The news is not “new.” We’ve been commenting on the fall of crude oil for months, and the lack of energy positions in the newsletter portfolios coupled with the bearish calls on the offshore drillers speak to how far ahead of the market we positioned readers. Remember Seadrill (SDRL)? It’s trading at about $9 per share at the moment, down from over $40 at the end of 2013. We can’t say we didn’t warn about the tremendous risks of this speculative entity. The cash flow statement and balance sheet tell far more about the health of a company and its dividend than the income statement, quarterly earnings or the payout ratio.
A number of members have been asking about when we’re going to remove Chevron (CVX) from the Dividend Growth portfolio, and that day is today. We’re removing the entire position in the Dividend Growth portfolio, which is housed in the monthly Dividend Growth Newsletter, at ~$102.36 per share. This transaction alert email is a follow-up to the introduction piece of the March Dividend Growth Newsletter, released to members March 1. We tend to make measured and calculated changes over time, providing as much transparency into our thoughts as possible.
We fully acknowledge Chevron’s prowess as an excellent exploration and production operator, but the decision to remove the company from the Dividend Growth portfolio has everything to do with the dislocations in the energy complex and the firm’s ballooning balance sheet to handle the shock and adversity. What was once a healthy net cash position at Chevron only a few quarters ago has surged to a $15 billion net debt position at the end of 2014.

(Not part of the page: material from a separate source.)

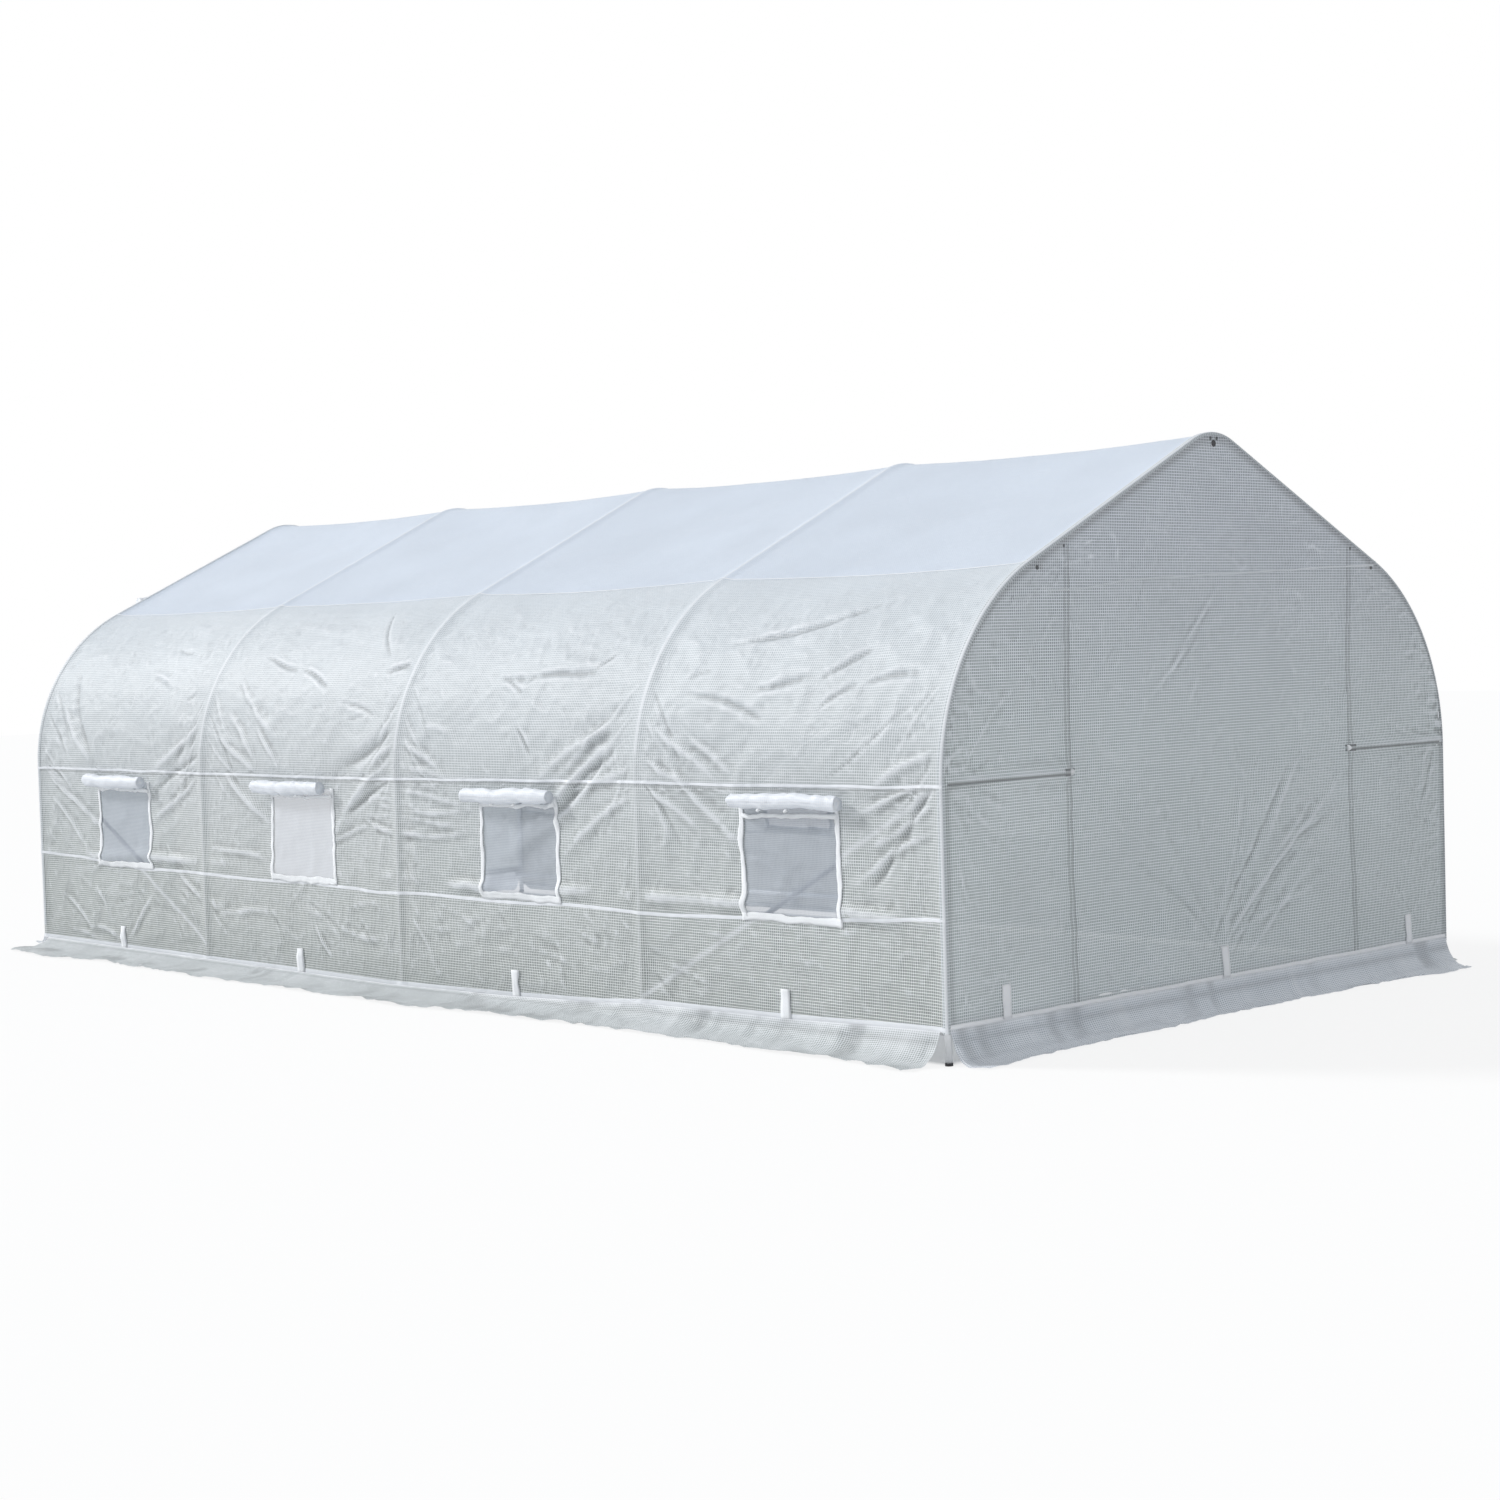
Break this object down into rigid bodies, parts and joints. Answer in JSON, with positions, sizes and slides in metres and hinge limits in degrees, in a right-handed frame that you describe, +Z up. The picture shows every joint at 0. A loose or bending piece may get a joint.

No matter your opinion, whether you are an energy bull or energy bear or simply don’t care, it is not written in stone that crude oil prices have to go back to $100 per barrel! They don’t. Please be aware of the behavioral shortfalls associated with the concept of recency bias. It’s equally likely, in our opinion, that $40 per barrel may be the new baseline – not $150 per barrel. The game is completely different with OPEC fighting for market share, not price stability.
As it relates to Chevron, there’s nothing necessarily wrong with the company adding more leverage to the balance sheet during difficult times, especially when the price of its product has been cut in half, but this is just the beginning of its debt-raising cycle, by our estimate (the company sold an additional $6 billion just a couple weeks ago). For Chevron to sustain its massive capital spending program and its healthy dividend, the firm will have to keep coming back to the debt markets. Chevron is simply spending too much. Its $31 billion cash capital and exploratory budget for 2015 is too high. Chevron burned through $4.8 billion in cash during the most recent quarter alone.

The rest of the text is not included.